Leon Lederman and Dick Teresi asked, "If the universe is the answer, what is the question?"*
Non-Realists such as Anton Zeilinger imply that there are no questions at a foundational level. "Zeilinger says that some of the alternative non realist possibilities are truly weird. For example, it may make no sense to imagine what would happen if we had made a different measurement from the one we chose to make. 'We do this all the time in daily life,' says Zeilinger -- for example, imagining what would have happened if you had tried to cross the road when a truck was coming. If the world around us behaved in the same way as a quantum system, then it would be meaningless even to imagine that alternative situation, because there would be no way of defining what you mean by the road, the truck, or even you."
Zeilinger assumes -- as do all Bell's theorem adherents -- that the definition of objects precedes the measurement of correlations between objects. It should be no surprise, therefore, that the assumption of quantum entanglement generates a measurement result based merely on the definition of itself. The proof of the theorem is a nonconstructive tautology.
What Bell loyalists neglect is that there *is* no way of objectively " ... defining what you mean by the road, the truck, or even you." And there doesn't need to be. The realism of continuous functions does not depend on discrete definitions -- in every experiment purporting to show quantum entanglement and violation of Bell/CHSH inequalities, the experimenter and the apparatus are independently defined as real and local.
In *no* physical naturally occurring continuous phenomenon is this the case. The orbital path of a planet in reverse obeys the same physical laws as in forward, so it does "make sense to imagine that alternative situation." Zeilinger tacitly assumes that an observer wandering into a quantum system has a definition of itself that affects the definition of other particles in the system -- thereby the classical observer creates the quantum reality.

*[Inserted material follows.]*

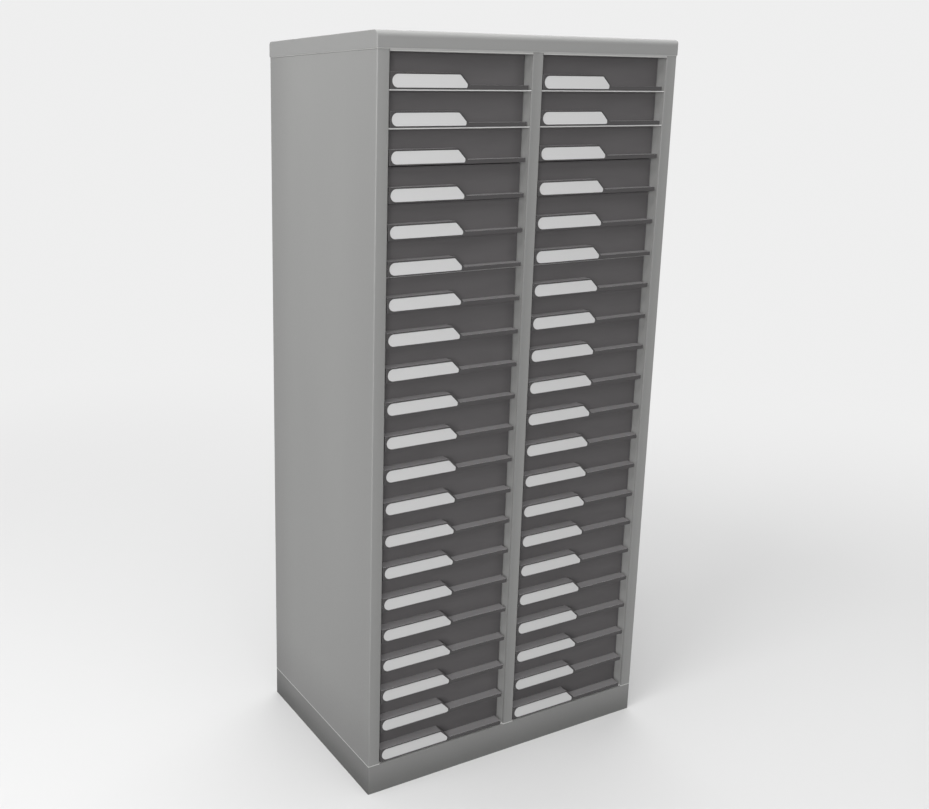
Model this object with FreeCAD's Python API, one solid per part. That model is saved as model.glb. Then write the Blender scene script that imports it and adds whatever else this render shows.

Were that true, the classical and the quantum space would have a definite boundary. Exploring the boundary would require the classical observer to be a quantum object, so the act of measurement would actually change the definition of the observer. This doesn't happen, of course, so one has to assume nonlocality along with entanglement. Because nonlocality violates relativity, one has to assume linear superposition to make nonlocality work.
Things in relation, however, don't depend on entanglement, nonlocality or superposition *at any scale.* Things in relation are scale invariant and coordinate free.
It should have been the simplest thing -- and would have been, were topology as advanced in 1964 as it is today -- to understand that Bell's choice of measure space (the real line) where neighboring relations are linear, is the wrong fit for nature, whose measurement functions are demonstrably complete, continuous and nonlinear.
Joy's simply connected measurement framework fits the observation of strong quantum correlations without assuming a rigged space that applies only to quantum measurement. It's the space in which we live, the space in which we experiment, a space which we are not compelled to imagine exists only in a mystical quantum entangled world.
The question is: Can the simulation of a continuous function be a continuous function? It is, and so the universe is the answer. The metaphysical realism of what exists in relation cannot be other than manifestly local.